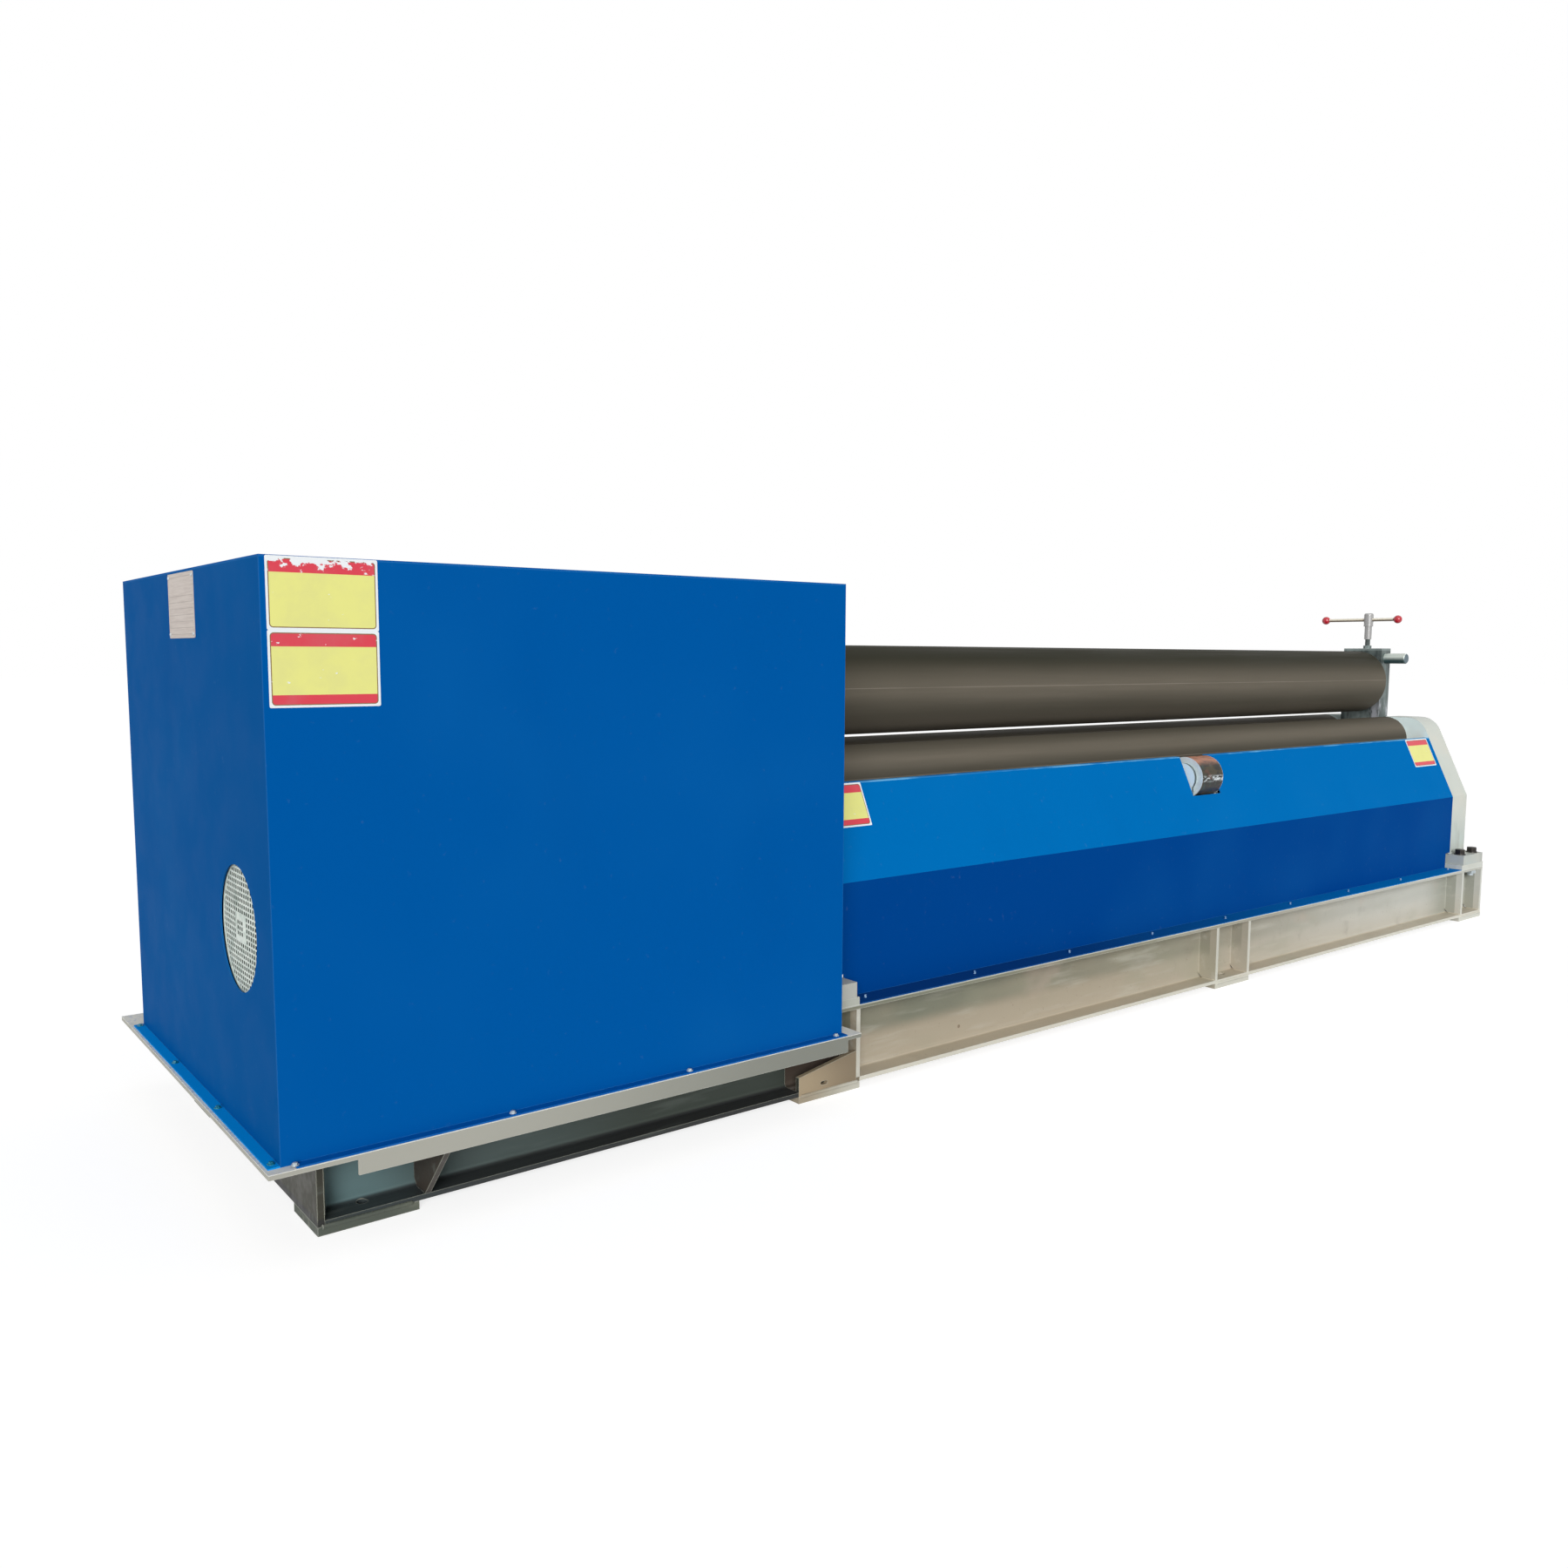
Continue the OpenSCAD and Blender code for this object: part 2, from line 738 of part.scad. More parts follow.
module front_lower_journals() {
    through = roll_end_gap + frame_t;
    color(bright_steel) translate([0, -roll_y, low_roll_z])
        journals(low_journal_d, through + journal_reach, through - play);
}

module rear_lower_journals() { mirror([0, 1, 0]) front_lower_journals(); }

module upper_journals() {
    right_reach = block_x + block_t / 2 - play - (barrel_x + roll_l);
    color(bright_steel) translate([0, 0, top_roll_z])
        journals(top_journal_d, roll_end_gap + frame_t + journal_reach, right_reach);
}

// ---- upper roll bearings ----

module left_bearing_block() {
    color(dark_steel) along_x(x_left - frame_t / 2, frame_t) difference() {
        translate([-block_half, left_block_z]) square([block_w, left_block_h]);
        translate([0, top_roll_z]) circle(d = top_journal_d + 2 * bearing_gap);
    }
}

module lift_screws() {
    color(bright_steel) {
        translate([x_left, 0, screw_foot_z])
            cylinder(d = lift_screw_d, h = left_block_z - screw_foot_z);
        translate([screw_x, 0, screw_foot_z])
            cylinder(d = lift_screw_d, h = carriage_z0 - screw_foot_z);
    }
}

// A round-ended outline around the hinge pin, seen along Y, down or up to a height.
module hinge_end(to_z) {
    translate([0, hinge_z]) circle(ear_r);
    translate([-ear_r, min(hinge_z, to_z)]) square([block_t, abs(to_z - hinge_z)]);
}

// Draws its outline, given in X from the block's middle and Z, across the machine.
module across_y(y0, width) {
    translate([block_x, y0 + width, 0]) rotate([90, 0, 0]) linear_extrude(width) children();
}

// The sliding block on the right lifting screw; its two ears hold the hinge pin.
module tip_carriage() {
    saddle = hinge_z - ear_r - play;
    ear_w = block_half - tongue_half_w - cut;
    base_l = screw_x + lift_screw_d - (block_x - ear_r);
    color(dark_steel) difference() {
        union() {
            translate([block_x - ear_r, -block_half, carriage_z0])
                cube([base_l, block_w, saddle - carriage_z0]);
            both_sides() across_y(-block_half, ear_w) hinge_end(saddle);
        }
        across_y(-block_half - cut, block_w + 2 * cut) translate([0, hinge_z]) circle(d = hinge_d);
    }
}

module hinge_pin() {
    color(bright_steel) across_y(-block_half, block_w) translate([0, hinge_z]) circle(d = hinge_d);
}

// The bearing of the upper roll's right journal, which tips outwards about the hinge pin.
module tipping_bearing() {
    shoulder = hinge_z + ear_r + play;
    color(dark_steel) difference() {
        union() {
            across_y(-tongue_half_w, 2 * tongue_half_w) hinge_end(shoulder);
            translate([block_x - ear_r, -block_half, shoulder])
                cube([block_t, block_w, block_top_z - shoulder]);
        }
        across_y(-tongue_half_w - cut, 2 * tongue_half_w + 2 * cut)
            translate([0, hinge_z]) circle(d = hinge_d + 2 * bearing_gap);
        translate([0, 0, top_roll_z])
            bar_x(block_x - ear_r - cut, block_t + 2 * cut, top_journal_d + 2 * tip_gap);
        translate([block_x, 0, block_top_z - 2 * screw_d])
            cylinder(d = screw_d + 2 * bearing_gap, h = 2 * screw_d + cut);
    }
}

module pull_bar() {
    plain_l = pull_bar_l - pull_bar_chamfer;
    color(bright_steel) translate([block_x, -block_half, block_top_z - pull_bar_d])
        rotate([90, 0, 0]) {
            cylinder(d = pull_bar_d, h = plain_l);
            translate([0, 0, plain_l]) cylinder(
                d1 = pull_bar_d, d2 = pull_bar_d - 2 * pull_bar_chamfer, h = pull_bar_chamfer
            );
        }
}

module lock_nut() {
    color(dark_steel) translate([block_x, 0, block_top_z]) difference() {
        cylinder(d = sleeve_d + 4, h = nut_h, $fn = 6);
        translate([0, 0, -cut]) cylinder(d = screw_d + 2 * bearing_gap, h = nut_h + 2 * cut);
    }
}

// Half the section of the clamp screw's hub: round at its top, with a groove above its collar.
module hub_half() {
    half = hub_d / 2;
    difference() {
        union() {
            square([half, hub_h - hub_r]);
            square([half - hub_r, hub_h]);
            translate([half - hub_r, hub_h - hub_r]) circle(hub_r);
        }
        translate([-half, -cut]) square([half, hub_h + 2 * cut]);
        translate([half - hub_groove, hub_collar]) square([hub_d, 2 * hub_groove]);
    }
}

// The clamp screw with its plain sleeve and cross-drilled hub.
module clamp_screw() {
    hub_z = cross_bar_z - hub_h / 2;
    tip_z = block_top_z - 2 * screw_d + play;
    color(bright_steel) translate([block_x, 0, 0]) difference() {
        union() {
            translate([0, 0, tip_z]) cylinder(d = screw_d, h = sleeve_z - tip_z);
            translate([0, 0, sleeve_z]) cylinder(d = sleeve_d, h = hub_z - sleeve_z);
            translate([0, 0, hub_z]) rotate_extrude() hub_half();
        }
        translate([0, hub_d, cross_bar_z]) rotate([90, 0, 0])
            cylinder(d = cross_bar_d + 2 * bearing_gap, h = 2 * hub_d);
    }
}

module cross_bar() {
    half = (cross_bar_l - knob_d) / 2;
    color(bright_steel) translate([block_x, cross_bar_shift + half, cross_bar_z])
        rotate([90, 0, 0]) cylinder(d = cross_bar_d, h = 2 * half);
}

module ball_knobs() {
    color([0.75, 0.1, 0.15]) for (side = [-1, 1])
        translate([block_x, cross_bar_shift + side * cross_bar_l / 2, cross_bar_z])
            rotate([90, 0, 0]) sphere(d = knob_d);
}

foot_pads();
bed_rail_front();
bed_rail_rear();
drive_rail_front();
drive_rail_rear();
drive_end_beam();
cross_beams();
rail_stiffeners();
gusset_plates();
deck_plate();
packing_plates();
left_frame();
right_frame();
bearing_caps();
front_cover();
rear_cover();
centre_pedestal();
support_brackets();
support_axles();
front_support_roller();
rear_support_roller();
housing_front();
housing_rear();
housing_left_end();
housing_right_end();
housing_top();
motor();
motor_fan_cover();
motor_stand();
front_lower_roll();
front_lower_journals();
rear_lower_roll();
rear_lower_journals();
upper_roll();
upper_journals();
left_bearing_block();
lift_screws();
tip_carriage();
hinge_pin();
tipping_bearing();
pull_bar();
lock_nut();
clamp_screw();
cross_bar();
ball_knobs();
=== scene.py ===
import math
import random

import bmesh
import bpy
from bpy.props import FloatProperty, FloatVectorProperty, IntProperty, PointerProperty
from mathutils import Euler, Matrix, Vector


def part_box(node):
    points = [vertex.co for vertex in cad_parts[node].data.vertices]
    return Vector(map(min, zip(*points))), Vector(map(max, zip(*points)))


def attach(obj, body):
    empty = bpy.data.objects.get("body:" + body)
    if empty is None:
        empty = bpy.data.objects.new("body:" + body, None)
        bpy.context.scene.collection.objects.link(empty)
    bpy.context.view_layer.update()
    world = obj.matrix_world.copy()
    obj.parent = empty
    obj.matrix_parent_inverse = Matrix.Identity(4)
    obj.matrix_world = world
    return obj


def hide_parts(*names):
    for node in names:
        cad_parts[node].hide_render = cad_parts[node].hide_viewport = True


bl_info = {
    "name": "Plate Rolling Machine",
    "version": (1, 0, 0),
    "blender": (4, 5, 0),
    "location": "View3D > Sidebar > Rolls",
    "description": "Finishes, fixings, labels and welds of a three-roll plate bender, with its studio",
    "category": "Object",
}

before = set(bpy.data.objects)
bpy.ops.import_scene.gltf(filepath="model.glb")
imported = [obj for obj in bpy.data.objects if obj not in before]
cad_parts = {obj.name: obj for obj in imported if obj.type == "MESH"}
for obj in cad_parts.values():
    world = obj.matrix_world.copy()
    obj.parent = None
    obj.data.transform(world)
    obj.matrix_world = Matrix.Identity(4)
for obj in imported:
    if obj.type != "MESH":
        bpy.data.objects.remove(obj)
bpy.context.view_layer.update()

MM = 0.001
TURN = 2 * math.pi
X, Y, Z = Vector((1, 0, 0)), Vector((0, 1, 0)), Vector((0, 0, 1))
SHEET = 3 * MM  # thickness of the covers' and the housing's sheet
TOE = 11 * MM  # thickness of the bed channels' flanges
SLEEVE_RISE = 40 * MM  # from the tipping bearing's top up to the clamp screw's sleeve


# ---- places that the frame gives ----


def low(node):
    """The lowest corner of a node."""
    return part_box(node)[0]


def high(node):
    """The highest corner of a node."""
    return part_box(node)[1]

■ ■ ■

Quote the data above verbatim from its first line to the line that includes "---- upper roll", with both boundary lines retained.

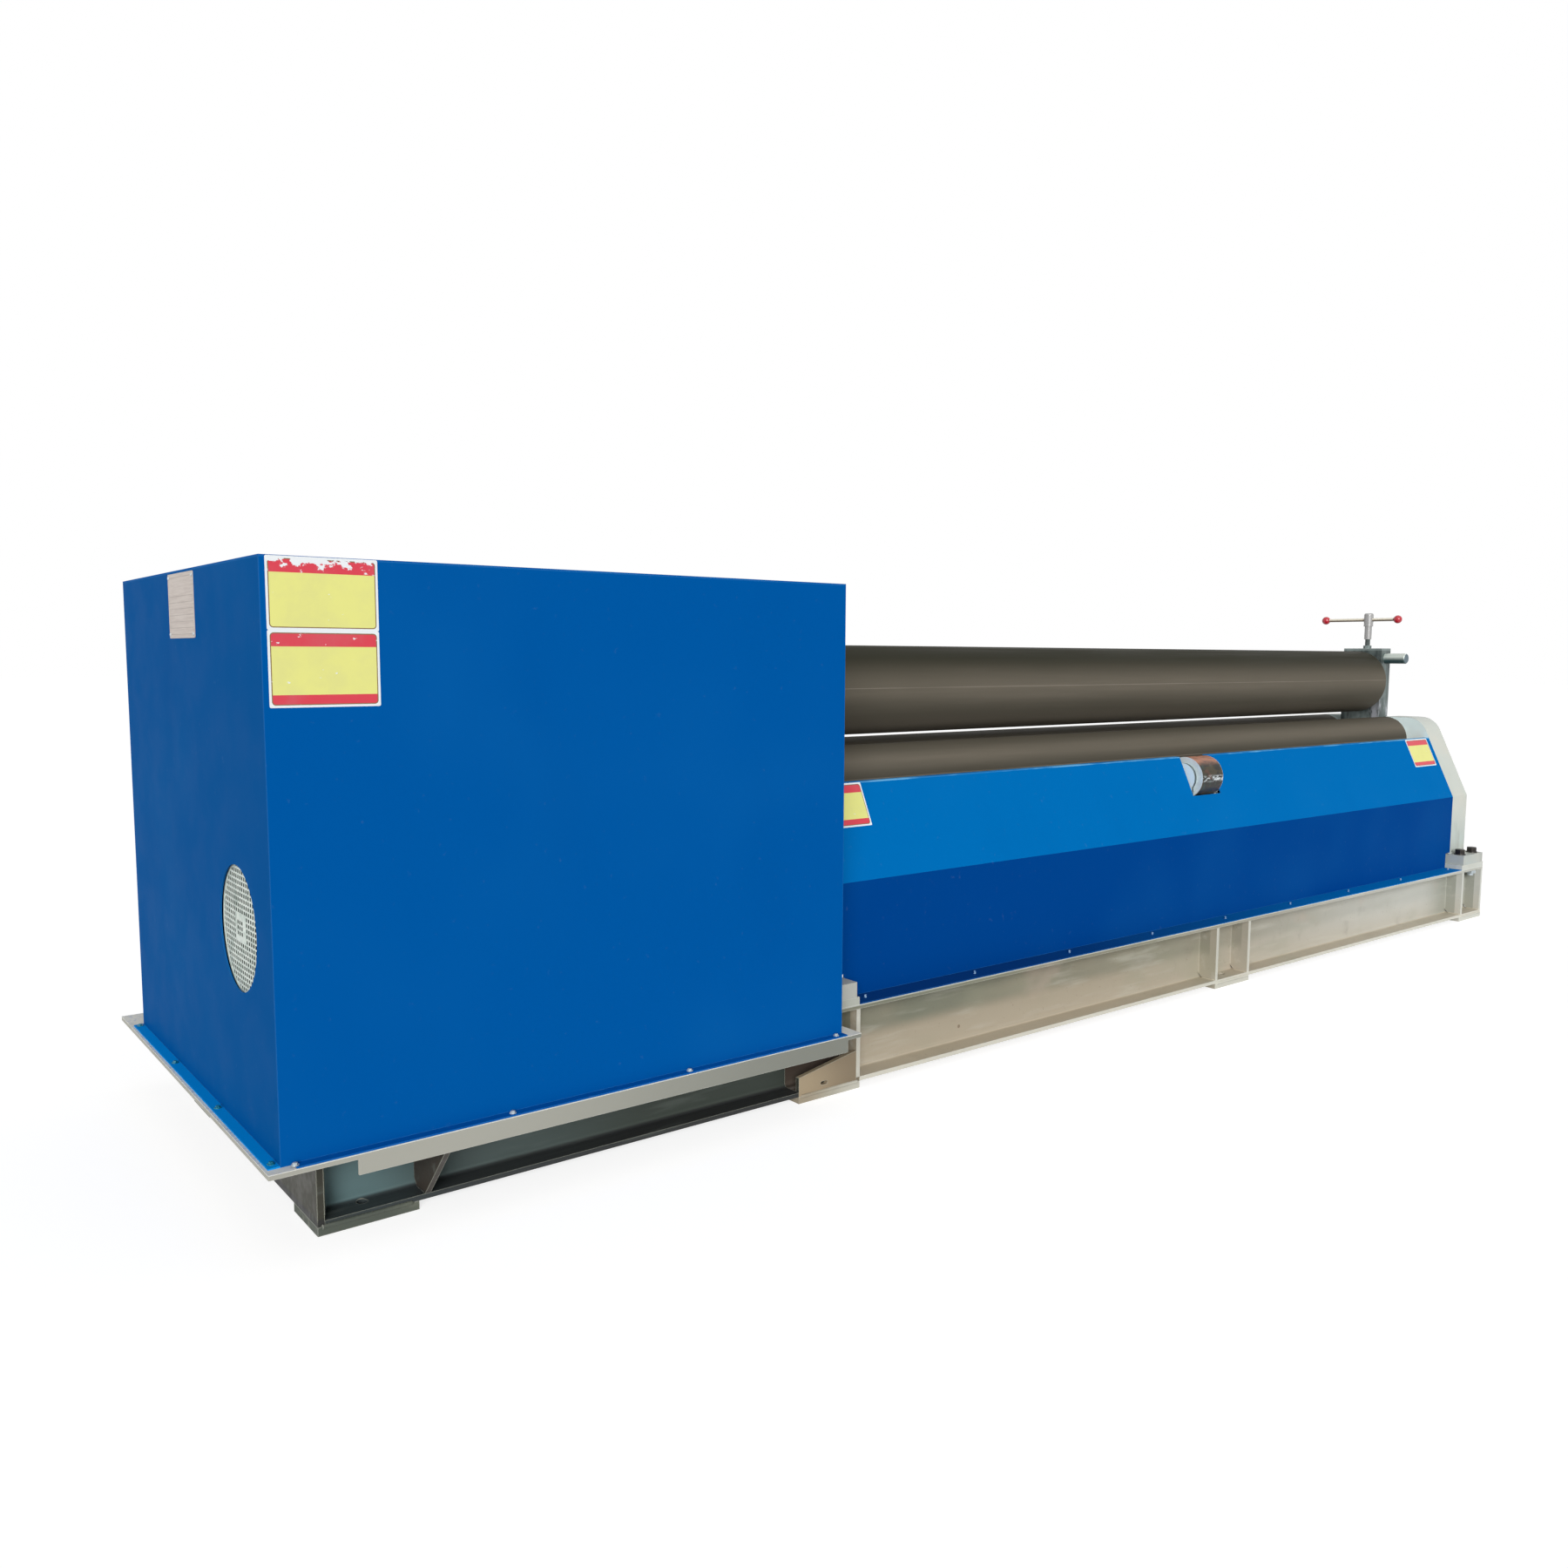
Continue the OpenSCAD and Blender code for this object: part 2, from line 738 of part.scad. More parts follow.
module front_lower_journals() {
    through = roll_end_gap + frame_t;
    color(bright_steel) translate([0, -roll_y, low_roll_z])
        journals(low_journal_d, through + journal_reach, through - play);
}

module rear_lower_journals() { mirror([0, 1, 0]) front_lower_journals(); }

module upper_journals() {
    right_reach = block_x + block_t / 2 - play - (barrel_x + roll_l);
    color(bright_steel) translate([0, 0, top_roll_z])
        journals(top_journal_d, roll_end_gap + frame_t + journal_reach, right_reach);
}

// ---- upper roll bearings ----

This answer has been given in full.